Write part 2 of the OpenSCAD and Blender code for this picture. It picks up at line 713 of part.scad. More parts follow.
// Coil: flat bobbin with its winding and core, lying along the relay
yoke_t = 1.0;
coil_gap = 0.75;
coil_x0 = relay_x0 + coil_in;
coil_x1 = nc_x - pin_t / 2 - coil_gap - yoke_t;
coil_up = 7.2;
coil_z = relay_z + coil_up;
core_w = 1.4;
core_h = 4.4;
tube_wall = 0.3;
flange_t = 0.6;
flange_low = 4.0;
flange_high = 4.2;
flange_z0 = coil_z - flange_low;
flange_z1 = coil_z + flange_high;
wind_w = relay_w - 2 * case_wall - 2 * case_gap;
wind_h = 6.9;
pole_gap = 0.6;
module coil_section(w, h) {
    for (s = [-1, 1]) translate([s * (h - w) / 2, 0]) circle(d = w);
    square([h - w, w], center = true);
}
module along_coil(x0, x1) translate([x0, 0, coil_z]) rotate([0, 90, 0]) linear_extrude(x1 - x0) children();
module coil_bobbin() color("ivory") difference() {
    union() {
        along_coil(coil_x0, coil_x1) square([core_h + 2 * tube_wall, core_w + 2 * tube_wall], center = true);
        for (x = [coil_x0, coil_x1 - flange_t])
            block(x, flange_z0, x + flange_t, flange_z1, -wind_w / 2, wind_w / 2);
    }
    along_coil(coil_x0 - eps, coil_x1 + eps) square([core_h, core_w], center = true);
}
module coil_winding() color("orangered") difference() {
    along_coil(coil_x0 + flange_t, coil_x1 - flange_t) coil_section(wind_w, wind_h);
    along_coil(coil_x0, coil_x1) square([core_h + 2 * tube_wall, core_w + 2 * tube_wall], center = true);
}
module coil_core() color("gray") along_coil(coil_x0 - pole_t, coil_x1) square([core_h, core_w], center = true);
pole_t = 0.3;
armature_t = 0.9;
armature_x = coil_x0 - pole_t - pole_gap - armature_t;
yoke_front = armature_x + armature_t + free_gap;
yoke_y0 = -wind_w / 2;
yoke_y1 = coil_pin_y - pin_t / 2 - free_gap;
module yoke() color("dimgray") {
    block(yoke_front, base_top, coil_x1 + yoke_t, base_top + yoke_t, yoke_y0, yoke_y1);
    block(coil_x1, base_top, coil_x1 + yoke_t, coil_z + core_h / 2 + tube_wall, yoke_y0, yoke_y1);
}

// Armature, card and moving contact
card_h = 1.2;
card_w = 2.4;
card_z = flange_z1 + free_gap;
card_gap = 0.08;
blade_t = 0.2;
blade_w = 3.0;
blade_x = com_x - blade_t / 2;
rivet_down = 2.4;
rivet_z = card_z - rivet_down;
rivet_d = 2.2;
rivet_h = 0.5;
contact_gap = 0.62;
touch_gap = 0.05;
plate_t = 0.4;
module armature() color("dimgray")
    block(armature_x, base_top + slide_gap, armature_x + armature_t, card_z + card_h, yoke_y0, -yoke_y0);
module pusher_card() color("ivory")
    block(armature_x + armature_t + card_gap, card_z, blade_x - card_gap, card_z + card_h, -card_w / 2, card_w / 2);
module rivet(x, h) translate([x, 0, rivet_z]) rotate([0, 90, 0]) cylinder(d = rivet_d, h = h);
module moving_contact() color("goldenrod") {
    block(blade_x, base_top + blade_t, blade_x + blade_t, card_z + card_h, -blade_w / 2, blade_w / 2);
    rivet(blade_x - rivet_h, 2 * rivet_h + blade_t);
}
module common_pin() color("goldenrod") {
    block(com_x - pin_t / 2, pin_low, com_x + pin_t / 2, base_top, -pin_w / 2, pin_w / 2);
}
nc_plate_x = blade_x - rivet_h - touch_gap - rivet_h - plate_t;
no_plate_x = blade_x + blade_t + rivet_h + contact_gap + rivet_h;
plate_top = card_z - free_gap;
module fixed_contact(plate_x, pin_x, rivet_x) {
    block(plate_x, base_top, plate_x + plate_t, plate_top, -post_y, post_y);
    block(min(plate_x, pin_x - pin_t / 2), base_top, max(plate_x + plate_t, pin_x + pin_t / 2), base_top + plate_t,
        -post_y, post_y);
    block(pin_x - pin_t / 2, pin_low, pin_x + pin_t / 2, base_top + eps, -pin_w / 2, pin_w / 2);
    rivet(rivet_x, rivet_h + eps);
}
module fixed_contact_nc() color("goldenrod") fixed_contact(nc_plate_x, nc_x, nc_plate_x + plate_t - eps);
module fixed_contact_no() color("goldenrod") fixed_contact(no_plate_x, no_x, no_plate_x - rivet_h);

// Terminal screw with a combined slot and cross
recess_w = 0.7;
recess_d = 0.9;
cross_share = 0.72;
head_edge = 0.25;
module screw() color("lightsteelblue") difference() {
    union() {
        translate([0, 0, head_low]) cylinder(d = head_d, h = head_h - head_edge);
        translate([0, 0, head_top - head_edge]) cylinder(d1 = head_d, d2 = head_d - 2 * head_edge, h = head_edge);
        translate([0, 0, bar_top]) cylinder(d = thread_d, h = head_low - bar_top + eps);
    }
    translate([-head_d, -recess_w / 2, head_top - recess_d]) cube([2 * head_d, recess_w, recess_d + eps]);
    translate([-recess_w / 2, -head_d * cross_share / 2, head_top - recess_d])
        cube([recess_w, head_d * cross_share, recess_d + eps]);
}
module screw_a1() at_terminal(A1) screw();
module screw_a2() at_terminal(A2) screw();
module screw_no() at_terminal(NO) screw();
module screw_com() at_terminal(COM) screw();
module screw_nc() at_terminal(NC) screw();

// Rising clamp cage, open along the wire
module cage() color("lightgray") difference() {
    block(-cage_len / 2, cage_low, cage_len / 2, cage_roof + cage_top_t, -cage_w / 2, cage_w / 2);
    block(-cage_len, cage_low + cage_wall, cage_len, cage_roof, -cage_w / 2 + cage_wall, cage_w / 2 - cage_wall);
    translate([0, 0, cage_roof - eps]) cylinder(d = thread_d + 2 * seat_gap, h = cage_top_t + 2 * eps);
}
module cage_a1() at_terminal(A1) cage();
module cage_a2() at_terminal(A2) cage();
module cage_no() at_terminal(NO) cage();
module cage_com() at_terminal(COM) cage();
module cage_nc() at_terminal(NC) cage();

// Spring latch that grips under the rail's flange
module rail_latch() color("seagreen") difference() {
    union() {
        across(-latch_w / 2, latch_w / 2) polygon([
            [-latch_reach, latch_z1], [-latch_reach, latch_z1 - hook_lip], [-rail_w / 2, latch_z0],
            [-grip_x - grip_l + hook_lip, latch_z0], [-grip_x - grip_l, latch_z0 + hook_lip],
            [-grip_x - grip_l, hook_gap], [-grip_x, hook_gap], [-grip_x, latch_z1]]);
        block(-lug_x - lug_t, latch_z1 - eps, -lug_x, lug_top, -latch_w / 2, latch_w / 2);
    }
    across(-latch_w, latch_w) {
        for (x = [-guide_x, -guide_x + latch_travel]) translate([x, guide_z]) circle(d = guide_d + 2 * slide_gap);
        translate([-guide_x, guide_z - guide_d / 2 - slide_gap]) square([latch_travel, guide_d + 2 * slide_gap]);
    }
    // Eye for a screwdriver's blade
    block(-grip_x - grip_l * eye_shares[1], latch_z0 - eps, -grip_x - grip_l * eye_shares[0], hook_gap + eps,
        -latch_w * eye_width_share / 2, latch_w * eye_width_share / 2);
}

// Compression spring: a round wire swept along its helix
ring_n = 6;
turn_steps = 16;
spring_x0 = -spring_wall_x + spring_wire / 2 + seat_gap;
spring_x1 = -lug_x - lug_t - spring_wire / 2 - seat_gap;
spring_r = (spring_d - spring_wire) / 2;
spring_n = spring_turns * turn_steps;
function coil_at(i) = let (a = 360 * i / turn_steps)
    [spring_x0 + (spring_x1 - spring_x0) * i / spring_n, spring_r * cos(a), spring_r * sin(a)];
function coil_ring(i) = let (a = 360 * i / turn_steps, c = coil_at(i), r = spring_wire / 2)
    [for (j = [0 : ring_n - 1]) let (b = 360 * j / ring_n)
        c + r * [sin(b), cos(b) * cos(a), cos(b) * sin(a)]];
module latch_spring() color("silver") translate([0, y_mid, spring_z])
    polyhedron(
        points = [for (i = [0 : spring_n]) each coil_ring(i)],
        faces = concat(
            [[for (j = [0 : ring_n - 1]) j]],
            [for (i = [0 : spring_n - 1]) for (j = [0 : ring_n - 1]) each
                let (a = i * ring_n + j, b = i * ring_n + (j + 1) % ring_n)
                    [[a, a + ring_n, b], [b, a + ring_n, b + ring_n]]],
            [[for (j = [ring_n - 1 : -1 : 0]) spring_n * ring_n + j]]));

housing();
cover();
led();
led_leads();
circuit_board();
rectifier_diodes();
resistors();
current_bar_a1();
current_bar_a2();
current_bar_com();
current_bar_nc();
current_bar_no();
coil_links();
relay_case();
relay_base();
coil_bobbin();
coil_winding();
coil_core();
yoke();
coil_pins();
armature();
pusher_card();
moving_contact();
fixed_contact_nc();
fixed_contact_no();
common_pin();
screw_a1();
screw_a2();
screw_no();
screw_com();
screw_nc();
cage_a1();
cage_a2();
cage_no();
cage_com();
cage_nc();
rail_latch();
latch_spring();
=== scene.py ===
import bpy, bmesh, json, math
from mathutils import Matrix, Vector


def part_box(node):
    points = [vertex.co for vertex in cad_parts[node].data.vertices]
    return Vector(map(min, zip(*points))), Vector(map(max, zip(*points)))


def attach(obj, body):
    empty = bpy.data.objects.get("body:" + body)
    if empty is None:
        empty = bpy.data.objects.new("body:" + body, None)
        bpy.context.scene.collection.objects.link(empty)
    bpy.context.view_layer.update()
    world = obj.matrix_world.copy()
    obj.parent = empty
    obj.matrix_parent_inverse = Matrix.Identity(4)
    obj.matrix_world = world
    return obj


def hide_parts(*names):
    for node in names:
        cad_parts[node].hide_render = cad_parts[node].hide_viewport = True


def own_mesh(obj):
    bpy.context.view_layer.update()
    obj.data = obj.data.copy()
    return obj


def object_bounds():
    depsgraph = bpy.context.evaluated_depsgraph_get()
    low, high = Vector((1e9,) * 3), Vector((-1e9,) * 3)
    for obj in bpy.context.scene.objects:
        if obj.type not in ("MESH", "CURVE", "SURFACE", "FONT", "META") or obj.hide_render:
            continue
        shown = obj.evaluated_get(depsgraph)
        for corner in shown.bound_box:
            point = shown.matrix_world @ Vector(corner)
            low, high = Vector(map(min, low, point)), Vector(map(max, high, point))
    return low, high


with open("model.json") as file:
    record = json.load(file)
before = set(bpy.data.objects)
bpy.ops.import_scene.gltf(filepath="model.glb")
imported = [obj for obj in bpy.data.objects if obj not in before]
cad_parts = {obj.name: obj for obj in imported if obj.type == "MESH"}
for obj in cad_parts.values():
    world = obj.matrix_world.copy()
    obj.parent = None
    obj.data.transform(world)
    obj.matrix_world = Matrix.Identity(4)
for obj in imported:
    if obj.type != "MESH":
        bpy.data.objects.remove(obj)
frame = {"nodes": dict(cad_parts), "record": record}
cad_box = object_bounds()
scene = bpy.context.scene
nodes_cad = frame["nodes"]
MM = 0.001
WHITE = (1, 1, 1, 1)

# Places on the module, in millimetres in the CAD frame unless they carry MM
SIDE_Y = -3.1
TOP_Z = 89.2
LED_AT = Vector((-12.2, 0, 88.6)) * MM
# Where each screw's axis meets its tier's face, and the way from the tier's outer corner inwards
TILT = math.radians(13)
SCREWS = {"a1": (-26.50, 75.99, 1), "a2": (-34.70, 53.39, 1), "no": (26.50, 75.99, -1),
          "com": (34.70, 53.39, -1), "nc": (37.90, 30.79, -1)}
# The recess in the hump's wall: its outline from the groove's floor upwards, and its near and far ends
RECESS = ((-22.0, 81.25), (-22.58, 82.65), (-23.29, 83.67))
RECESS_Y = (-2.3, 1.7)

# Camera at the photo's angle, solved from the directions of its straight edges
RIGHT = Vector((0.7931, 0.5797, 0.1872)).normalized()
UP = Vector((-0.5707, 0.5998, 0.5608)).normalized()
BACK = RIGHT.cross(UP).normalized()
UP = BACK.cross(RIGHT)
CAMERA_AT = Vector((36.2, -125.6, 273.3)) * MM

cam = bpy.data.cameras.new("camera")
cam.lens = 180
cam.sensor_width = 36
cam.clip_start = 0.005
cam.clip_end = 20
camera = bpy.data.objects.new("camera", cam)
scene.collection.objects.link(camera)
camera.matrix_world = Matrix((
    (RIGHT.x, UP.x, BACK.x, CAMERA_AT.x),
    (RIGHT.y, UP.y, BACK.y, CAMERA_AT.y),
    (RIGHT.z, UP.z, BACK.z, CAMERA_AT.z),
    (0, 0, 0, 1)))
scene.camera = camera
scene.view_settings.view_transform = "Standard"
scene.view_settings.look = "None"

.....

### INSTRUCTIONS FOR THE TASK
Repeat exactly the lines from the one containing "coil_winding();" to the one containing "obj.data.transform(world)", both lines included, and nothing else.

### REPLY TO THE EXERCISE
coil_winding();
coil_core();
yoke();
coil_pins();
armature();
pusher_card();
moving_contact();
fixed_contact_nc();
fixed_contact_no();
common_pin();
screw_a1();
screw_a2();
screw_no();
screw_com();
screw_nc();
cage_a1();
cage_a2();
cage_no();
cage_com();
cage_nc();
rail_latch();
latch_spring();
=== scene.py ===
import bpy, bmesh, json, math
from mathutils import Matrix, Vector


def part_box(node):
    points = [vertex.co for vertex in cad_parts[node].data.vertices]
    return Vector(map(min, zip(*points))), Vector(map(max, zip(*points)))


def attach(obj, body):
    empty = bpy.data.objects.get("body:" + body)
    if empty is None:
        empty = bpy.data.objects.new("body:" + body, None)
        bpy.context.scene.collection.objects.link(empty)
    bpy.context.view_layer.update()
    world = obj.matrix_world.copy()
    obj.parent = empty
    obj.matrix_parent_inverse = Matrix.Identity(4)
    obj.matrix_world = world
    return obj


def hide_parts(*names):
    for node in names:
        cad_parts[node].hide_render = cad_parts[node].hide_viewport = True


def own_mesh(obj):
    bpy.context.view_layer.update()
    obj.data = obj.data.copy()
    return obj


def object_bounds():
    depsgraph = bpy.context.evaluated_depsgraph_get()
    low, high = Vector((1e9,) * 3), Vector((-1e9,) * 3)
    for obj in bpy.context.scene.objects:
        if obj.type not in ("MESH", "CURVE", "SURFACE", "FONT", "META") or obj.hide_render:
            continue
        shown = obj.evaluated_get(depsgraph)
        for corner in shown.bound_box:
            point = shown.matrix_world @ Vector(corner)
            low, high = Vector(map(min, low, point)), Vector(map(max, high, point))
    return low, high


with open("model.json") as file:
    record = json.load(file)
before = set(bpy.data.objects)
bpy.ops.import_scene.gltf(filepath="model.glb")
imported = [obj for obj in bpy.data.objects if obj not in before]
cad_parts = {obj.name: obj for obj in imported if obj.type == "MESH"}
for obj in cad_parts.values():
    world = obj.matrix_world.copy()
    obj.parent = None
    obj.data.transform(world)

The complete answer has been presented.